Espinosa looked at one fastball — 2-2 — and fouled away another. Parnell twirled a curveball in the dirt, and Espinosa held back. Espinosa rifled a 3-2 fastball down the first base line, just foul. On the second 3-2 pitch, Parnell fired a fastball over the plate, an eyelash below the knees. Espinosa took it. Ball four.

Denard Span’s double drove in Desmond with a game-tying run, but the Nationals agreed Espinosa’s at-bat won the game. In the clubhouse afterward, someone said to Espinosa, “Dude, I was swinging in my head. I don’t know how you took those.”

And so, the most important at-bat of the Nationals’ opening day victory came when Espinosa drew a walk while batting left-handed against a right-handed pitcher. Would he have had the patience and the plate discipline last season? “I don’t know,” he said. But we do know this: In 130 big league, left-handed plate appearances in 2013, Espinosa walked three times.

“He’s been locked in, man,” Span said. “He’s been locked in since day one. He came to spring training and you could just see he’s grown a lot.”
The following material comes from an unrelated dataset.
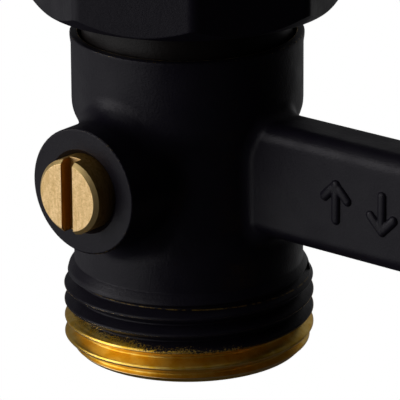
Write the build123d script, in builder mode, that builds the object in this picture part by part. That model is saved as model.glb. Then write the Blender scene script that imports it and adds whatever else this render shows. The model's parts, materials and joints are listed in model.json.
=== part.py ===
from build123d import *
from math import cos, pi, radians, sqrt, tan
import os

# Twin lockshield valve for a panel radiator, in millimetres.
# Origin: centre of the left leg's lower pipe face. +Z runs up the leg towards the radiator,
# +X runs from the left leg to the right leg, and the spindles face -Y.

# ---- clearances ----
running_clearance = 0.05     # radial, between parts that turn or slide in one another
seat_clearance = 0.03        # between stacked parts that only touch
o_ring_clearance = 0.01      # radial, so that a seal just stays off its bore

# ---- legs ----
leg_spacing = 50.0
leg_height = 34.65
ball_height = 21.3           # ball, spindle and bridge share this level
waist_radius = 11.05
collar_radius = 12.1
lower_collar_top = 13.1
upper_collar_bottom = 26.5
collar_taper = 2.2           # height of each slope between a collar and the waist
collar_blend = 4.0           # rounding at both ends of the slopes
rim_radius = 12.2
rim_rounding = 0.15
rim_band = 0.5               # height of the rim's widest part
rim_flare_height = 1.2
flare_step = 0.47            # skirt inside the thread's crest
flare_height = 1.35          # forged skirt between the thread and the lower collar
flare_slope = 0.3
flare_shoulder = 0.45

# ---- pipe thread, G 3/4 parallel Whitworth ----
thread_radius = 13.22
thread_pitch = 25.4 / 14
thread_depth = 0.640327 * thread_pitch
thread_length = 7.9
thread_runout = 0.5
thread_rounding = 0.137329 * thread_pitch
flank_half_angle = 27.5

# ---- water way ----
socket_radius = 9.05
socket_depth = 9.0
socket_chamfer = 0.8
chamber_gap = 0.8            # round the ball
spigot_step = 0.9            # ledge between the chamber and the tailpiece's bore
lip_radius = 11.4            # counterbore inside the upper rim
lip_depth = 1.75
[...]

The process will continue all season. He will adjust to a new role, coming off the bench and spelling regulars. “I’ll have to adapt as I go,” Espinosa said. “I’ve never had to do deal with it. It’s going to be a process that I’ll kind of learn as I go along.”

The coming season will not always seem as exciting and as fun for Espinosa as opening day. But he has made changes necessary for the Nationals to welcome him back. He has allowed himself to redeem 2013. Who could not appreciate that?